INSTRUCTION: Pull out the lines from the line containing "for (const added" through the line containing "cad_parts[node].hide_render = cad_parts[node].hide_viewport", both lines included, and copy them exactly.

LISTED ENTRIES:
--- start ---
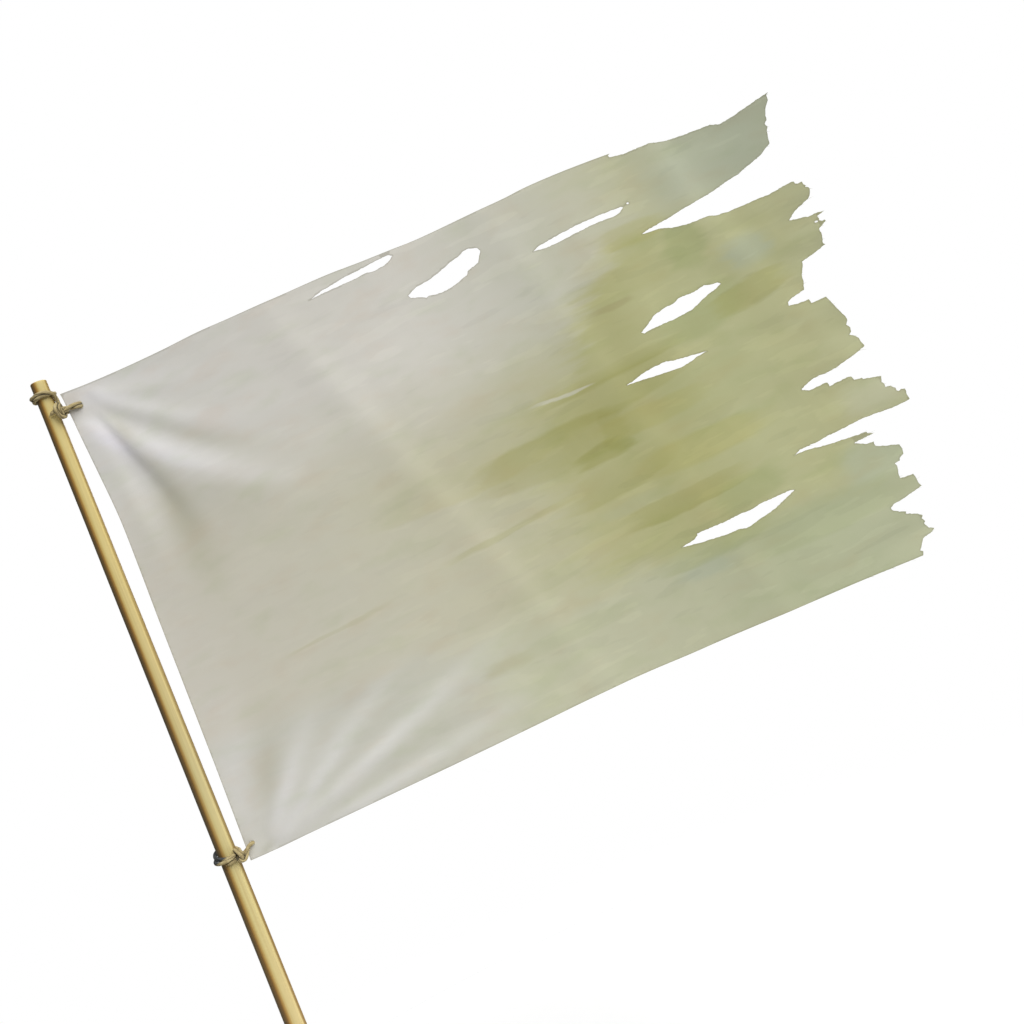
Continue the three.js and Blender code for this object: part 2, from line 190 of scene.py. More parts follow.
--- end ---
--- start ---
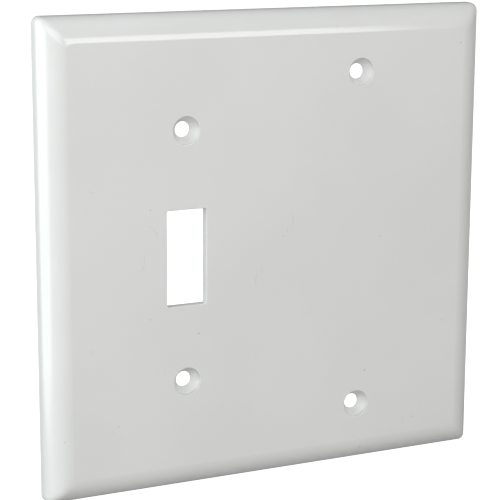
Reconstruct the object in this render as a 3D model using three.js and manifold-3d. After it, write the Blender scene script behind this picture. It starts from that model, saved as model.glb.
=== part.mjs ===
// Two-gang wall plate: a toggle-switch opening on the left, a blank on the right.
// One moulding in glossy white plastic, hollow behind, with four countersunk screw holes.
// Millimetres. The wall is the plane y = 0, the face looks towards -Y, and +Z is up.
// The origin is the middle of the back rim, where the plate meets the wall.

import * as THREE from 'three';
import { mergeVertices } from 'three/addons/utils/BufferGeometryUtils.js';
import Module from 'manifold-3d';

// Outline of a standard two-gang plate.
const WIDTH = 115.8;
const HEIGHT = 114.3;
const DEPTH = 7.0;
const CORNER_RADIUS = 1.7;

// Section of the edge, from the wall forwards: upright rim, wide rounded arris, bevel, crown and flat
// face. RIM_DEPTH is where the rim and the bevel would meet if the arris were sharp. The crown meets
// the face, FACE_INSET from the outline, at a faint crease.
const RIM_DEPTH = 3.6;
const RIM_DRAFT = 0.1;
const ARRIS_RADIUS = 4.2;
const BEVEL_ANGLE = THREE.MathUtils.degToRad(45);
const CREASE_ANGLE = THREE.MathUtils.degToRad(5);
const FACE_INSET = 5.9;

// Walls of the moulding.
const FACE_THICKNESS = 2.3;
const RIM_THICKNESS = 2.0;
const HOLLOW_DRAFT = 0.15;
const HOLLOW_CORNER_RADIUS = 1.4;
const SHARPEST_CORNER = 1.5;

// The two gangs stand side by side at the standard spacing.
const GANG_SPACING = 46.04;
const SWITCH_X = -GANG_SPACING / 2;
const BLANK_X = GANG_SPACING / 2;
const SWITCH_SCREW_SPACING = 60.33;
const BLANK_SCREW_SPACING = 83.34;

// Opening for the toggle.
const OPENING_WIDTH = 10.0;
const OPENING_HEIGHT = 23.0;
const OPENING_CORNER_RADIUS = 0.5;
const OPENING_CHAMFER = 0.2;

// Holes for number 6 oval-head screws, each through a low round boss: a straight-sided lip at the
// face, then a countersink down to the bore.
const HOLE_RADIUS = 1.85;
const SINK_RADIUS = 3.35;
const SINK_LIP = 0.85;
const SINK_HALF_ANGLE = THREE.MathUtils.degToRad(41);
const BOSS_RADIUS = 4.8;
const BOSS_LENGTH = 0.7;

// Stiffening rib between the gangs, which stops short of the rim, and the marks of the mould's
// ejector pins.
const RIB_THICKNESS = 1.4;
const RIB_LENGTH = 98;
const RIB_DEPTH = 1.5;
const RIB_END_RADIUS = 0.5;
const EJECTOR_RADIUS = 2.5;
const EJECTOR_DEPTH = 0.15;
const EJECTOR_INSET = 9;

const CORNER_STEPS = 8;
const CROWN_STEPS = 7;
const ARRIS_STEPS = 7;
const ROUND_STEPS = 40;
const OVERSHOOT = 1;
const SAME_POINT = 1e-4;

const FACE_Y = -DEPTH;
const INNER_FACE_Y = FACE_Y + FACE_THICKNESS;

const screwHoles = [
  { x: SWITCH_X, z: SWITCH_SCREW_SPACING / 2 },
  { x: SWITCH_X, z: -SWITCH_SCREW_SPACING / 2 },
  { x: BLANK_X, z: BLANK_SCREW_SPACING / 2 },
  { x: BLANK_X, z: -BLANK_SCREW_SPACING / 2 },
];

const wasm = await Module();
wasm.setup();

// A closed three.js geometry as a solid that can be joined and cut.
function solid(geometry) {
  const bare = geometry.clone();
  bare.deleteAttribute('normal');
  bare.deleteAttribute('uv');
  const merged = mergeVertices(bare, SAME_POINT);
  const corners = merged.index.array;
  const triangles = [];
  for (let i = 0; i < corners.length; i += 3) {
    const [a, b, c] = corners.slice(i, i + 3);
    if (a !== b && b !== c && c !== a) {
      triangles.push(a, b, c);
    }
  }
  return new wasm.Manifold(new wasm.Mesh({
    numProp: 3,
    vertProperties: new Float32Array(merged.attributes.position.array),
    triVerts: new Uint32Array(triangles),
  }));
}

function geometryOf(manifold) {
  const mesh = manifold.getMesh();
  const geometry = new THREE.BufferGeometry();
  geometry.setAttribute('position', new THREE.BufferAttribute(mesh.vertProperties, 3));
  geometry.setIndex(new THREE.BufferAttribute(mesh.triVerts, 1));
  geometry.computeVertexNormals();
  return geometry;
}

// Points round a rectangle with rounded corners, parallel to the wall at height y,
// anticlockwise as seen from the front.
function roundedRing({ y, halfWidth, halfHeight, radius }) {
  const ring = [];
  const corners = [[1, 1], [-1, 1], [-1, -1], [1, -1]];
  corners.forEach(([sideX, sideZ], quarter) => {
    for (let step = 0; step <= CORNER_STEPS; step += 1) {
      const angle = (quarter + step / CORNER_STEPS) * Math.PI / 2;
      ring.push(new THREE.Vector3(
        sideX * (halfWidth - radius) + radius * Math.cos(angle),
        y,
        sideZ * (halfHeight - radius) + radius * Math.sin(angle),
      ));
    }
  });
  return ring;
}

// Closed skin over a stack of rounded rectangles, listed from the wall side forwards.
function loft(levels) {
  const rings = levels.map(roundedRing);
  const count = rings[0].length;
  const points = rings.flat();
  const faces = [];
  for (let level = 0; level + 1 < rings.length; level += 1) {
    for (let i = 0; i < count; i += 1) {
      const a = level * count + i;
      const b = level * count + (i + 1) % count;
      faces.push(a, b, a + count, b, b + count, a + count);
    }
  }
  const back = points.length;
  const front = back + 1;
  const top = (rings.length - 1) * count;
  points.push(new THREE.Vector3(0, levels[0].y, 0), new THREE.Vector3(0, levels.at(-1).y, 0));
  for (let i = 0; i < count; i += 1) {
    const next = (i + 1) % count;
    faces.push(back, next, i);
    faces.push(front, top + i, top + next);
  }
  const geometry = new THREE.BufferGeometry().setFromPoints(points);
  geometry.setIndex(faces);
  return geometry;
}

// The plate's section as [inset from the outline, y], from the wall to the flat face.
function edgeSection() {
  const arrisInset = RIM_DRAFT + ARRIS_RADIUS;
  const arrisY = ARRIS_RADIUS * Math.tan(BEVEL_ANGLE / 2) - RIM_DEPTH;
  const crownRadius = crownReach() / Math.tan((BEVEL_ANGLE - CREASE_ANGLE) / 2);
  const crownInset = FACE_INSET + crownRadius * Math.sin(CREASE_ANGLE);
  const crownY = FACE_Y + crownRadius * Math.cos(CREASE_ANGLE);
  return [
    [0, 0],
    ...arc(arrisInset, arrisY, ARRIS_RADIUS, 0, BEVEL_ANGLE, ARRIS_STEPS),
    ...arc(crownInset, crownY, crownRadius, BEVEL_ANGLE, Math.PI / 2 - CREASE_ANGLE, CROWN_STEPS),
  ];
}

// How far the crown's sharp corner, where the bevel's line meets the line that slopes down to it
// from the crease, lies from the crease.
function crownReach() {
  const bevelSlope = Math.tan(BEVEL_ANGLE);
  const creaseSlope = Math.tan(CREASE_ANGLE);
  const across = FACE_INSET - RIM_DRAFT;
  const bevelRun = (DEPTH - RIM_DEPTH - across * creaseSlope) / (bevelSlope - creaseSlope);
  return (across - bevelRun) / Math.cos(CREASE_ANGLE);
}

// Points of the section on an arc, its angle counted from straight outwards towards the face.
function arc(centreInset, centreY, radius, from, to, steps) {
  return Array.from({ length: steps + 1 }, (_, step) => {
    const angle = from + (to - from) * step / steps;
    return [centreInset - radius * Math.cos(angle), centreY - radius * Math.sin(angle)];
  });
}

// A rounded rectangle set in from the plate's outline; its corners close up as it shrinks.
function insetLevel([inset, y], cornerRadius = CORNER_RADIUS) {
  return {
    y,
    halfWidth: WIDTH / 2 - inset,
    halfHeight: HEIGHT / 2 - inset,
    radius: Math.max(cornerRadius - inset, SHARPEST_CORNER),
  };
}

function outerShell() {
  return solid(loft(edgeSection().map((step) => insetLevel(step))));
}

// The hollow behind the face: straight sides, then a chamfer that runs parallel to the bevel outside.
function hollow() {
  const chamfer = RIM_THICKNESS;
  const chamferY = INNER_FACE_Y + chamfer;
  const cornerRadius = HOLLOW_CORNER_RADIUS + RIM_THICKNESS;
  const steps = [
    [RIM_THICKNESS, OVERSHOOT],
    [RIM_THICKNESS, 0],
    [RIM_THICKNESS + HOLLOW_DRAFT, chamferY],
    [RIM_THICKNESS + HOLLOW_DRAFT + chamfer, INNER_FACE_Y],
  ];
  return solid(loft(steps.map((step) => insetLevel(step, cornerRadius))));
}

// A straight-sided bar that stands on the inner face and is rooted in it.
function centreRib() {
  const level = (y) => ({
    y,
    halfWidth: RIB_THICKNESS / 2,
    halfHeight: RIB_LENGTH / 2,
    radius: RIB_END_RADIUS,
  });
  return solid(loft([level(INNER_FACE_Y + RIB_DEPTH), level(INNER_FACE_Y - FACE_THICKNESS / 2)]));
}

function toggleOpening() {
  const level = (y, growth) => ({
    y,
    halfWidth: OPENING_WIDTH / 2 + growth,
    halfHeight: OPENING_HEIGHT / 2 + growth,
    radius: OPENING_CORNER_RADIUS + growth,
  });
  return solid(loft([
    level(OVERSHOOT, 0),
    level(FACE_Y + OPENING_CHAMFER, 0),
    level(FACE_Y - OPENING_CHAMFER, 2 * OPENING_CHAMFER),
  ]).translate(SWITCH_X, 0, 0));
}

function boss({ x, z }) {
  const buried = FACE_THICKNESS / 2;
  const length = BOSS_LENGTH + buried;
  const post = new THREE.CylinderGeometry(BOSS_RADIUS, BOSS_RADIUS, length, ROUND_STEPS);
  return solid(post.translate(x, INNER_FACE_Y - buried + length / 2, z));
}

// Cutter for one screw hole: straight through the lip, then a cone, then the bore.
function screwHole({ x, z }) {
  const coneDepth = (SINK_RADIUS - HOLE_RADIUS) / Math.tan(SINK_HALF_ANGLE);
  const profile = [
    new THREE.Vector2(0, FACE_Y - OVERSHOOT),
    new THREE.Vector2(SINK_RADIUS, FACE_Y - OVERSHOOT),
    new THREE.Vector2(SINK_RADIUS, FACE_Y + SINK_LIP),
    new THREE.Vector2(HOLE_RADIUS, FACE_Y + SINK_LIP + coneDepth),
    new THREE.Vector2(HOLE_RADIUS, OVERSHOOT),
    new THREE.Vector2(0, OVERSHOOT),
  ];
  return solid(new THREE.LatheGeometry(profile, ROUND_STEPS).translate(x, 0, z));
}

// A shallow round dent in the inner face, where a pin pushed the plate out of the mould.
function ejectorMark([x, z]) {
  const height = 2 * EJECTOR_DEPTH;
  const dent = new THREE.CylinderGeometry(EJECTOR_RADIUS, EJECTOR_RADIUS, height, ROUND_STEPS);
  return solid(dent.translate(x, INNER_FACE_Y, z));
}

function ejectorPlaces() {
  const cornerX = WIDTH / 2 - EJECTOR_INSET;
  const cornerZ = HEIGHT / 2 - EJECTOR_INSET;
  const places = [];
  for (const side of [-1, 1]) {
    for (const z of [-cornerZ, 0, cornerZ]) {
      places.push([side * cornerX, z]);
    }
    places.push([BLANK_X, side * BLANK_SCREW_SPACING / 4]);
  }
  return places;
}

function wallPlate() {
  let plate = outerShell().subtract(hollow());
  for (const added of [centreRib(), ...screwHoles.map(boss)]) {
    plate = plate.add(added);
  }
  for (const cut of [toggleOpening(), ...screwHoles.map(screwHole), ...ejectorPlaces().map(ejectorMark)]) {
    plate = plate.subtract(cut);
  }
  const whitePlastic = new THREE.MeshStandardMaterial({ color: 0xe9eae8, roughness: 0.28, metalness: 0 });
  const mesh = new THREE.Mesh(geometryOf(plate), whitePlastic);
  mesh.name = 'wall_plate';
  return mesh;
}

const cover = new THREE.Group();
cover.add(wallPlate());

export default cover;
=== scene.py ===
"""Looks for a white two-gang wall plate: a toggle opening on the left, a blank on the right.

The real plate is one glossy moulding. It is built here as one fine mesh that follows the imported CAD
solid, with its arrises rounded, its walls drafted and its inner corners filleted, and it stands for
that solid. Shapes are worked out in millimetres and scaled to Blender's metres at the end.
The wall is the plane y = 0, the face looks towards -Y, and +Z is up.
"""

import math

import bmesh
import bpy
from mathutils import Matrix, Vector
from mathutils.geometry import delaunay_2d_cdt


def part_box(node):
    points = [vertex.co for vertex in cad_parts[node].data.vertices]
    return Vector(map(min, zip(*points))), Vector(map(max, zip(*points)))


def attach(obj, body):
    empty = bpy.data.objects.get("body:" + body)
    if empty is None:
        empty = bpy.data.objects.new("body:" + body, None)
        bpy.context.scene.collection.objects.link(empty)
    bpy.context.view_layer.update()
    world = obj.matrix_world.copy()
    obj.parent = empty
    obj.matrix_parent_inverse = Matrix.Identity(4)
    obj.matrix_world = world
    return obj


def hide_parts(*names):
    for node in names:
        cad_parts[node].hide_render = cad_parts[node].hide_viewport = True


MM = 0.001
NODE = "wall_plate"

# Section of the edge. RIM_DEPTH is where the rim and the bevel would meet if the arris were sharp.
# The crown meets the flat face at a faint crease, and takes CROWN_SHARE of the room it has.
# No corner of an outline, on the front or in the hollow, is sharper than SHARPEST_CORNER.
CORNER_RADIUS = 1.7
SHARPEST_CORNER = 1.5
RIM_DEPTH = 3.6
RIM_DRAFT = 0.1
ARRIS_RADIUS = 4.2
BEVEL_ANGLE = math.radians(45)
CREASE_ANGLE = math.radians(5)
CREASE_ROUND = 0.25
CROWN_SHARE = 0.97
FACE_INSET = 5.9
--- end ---
WRITTEN REPLY:
  for (const added of [centreRib(), ...screwHoles.map(boss)]) {
    plate = plate.add(added);
  }
  for (const cut of [toggleOpening(), ...screwHoles.map(screwHole), ...ejectorPlaces().map(ejectorMark)]) {
    plate = plate.subtract(cut);
  }
  const whitePlastic = new THREE.MeshStandardMaterial({ color: 0xe9eae8, roughness: 0.28, metalness: 0 });
  const mesh = new THREE.Mesh(geometryOf(plate), whitePlastic);
  mesh.name = 'wall_plate';
  return mesh;
}

const cover = new THREE.Group();
cover.add(wallPlate());

export default cover;
=== scene.py ===
"""Looks for a white two-gang wall plate: a toggle opening on the left, a blank on the right.

The real plate is one glossy moulding. It is built here as one fine mesh that follows the imported CAD
solid, with its arrises rounded, its walls drafted and its inner corners filleted, and it stands for
that solid. Shapes are worked out in millimetres and scaled to Blender's metres at the end.
The wall is the plane y = 0, the face looks towards -Y, and +Z is up.
"""

import math

import bmesh
import bpy
from mathutils import Matrix, Vector
from mathutils.geometry import delaunay_2d_cdt


def part_box(node):
    points = [vertex.co for vertex in cad_parts[node].data.vertices]
    return Vector(map(min, zip(*points))), Vector(map(max, zip(*points)))


def attach(obj, body):
    empty = bpy.data.objects.get("body:" + body)
    if empty is None:
        empty = bpy.data.objects.new("body:" + body, None)
        bpy.context.scene.collection.objects.link(empty)
    bpy.context.view_layer.update()
    world = obj.matrix_world.copy()
    obj.parent = empty
    obj.matrix_parent_inverse = Matrix.Identity(4)
    obj.matrix_world = world
    return obj


def hide_parts(*names):
    for node in names:
        cad_parts[node].hide_render = cad_parts[node].hide_viewport = True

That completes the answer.